Voice acting is a bit hit and miss in my opinion. Some characters are great, and their voices give them personality however others can seem a bit wooden and definitely feels as if it is just someone reading a script, which is a bit disappointing as one of the characters who you interact with a lot is one of the voices I’m talking about (I’ll let you readers guess who).


The controls of FFXIV:ARR are fairly standard for most mouse and keyboard MMO players, abilities on hotbars and keybinds for abilities. However, there is the option to play with controller, and it’s a simple click of a button in the system menu to swap between the two.

While the controls are simple enough, customizing for optimal play is not obvious, other than the in-game tutorials, there is a fair amount the player will have to learn for themselves, such as customizing your HUD, resizing bars and other control options are not mentioned outright and it will take a while for players to grasp, but with any MMO, you learn new things every time you play.

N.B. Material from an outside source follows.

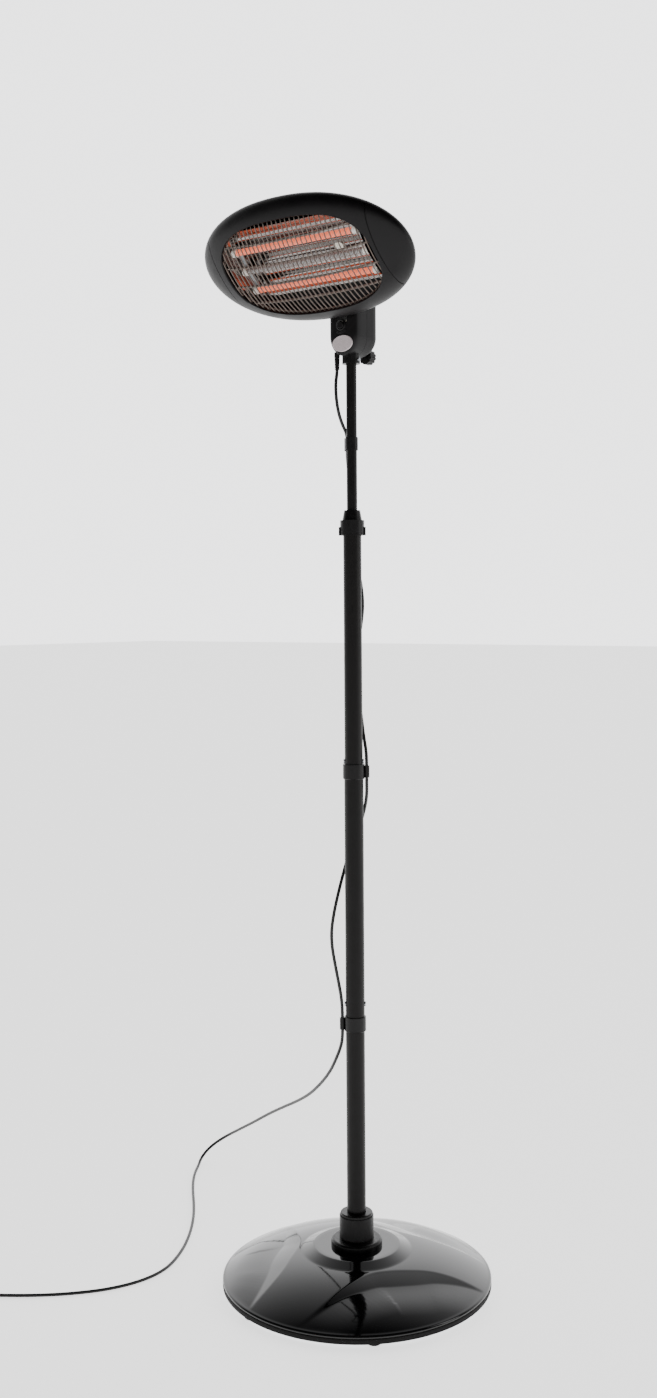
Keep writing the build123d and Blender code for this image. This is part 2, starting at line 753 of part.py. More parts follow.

In summary, the controls seem fairly standard and simple as you would see in the majority of MMOs, while they are easy to use, the system could do with some quality of life changes, such as pet control improvements and customisation options, which would make optimal play a lot easier.



While the game did have severe launch issues, it really is hard to be or stay angry at a game this good. Square Enix’s apology for their failed first release of FFXIV is an excellent one. I really am struggling to stay neutral with this game and stop singing it’s praises but it really is tricky not to. Granted login was a mess for a week, but once you got in, you were greeted by a gripping, enchanting and beautiful game world with very addictive gameplay. It is definitely worth checking out if you can as you get 30 free days game-time with a purchase and I highly recommend giving it a try – although perhaps waiting a few more days until server congestion dies down and character creation is back up would be prudent. I am thoroughly impressed with FFXIV:ARR and I am glad that I decided to give it a go, lets just hope I don’t get too addicted!